Sosaties (Lamb Skewers) with Smoky Red Salsa
Recipe courtesy Reuben Riffel, Chef de Cuisine and Restaurateur, Reuben’s Restaurant, locations in Franschhoek, Cape Town, Robertson, Paternoster
Wine Pairing: La Motte Syrah 2012 (Lamb and Syrah is a match made in heaven—look for ripe, juicy selections that offer savory notes of bramble, fynbos and black pepper, framed by ample tannins and a satiny structure)
2 onions, chopped, plus 1 onion, quartered (optional)
3½ tablespoons canola oil or butter
3 cloves garlic, crushed and peeled
Grated ginger, equal in volume to garlic
3½ tablespoons curry powder
2½ teaspoons turmeric
2 cups malt vinegar
16 ounces smooth apricot jam
2½ teaspoons salt
4½ pounds leg of lamb, deboned, cleaned and cut into 1-inch cubes
4-8 fresh bay leaves, torn into pieces
1 pound dried apricots (optional)
2-4 peppers of your choosing, cut into pieces (optional)

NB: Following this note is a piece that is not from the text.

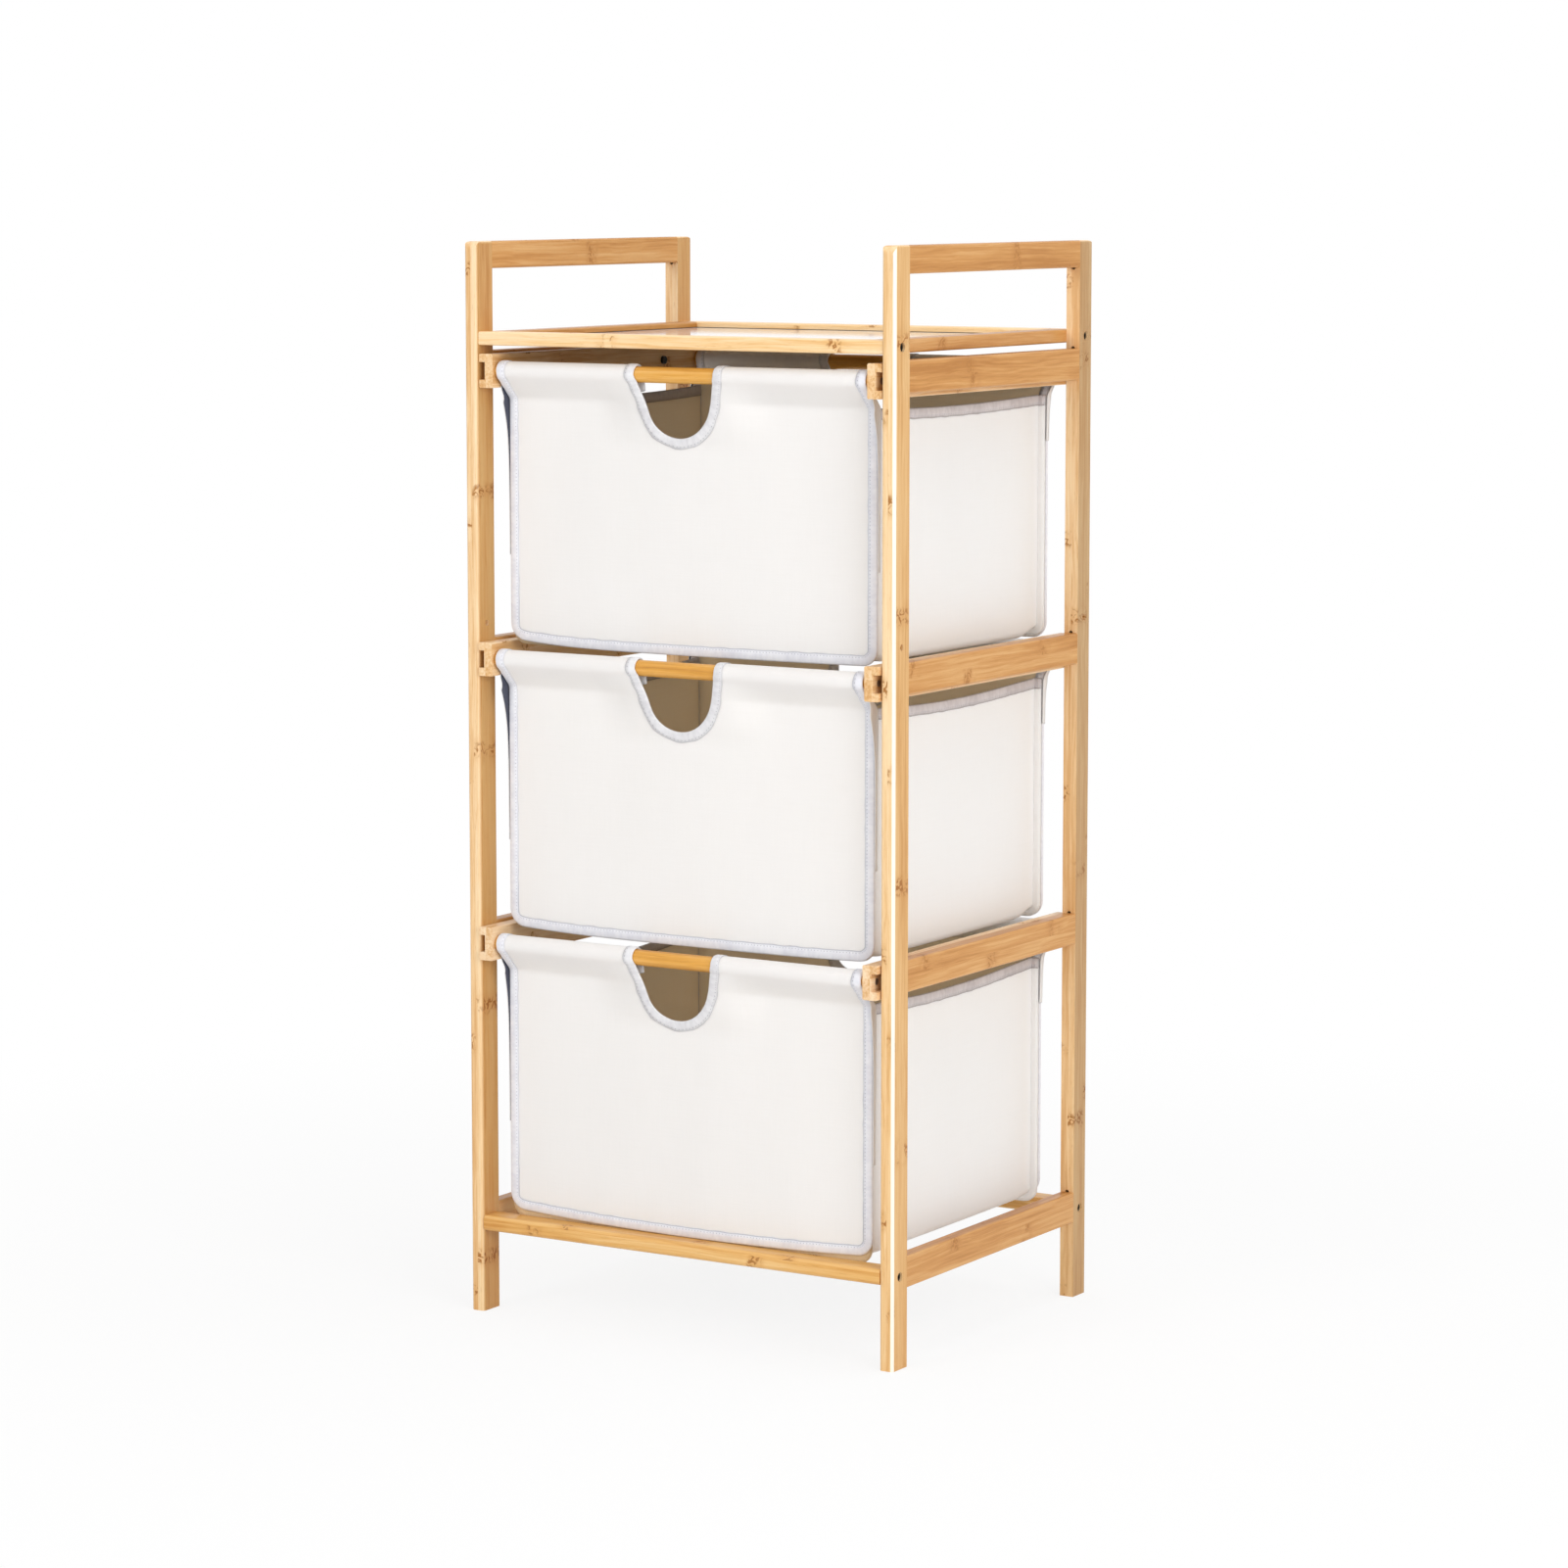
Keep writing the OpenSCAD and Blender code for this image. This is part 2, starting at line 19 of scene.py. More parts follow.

To make marinade: Sauté onions in oil or butter for 4 minutes, or until soft and golden, but not brown. Add garlic, ginger, curry powder and turmeric. Sauté another 2 minutes. Stir in malt vinegar, apricot jam and salt, and heat until boiling. Remove from heat. Let marinade cool to room temperature.
Place meat in bowl. Add marinade and bay leaves. Toss to coat meat. Cover and marinate, refrigerated, for at least 12 hours, preferably 2–3 days. Stir meat every 8–12 hours.
To cook: Skewer meat, adding dried apricots and pieces of onion and peppers between lamb cubes, if desired. Braai for about 10 minutes, turning a few times in closed, hinged cooking basket. Serve with Smoky Red Salsa. Makes 10 skewers.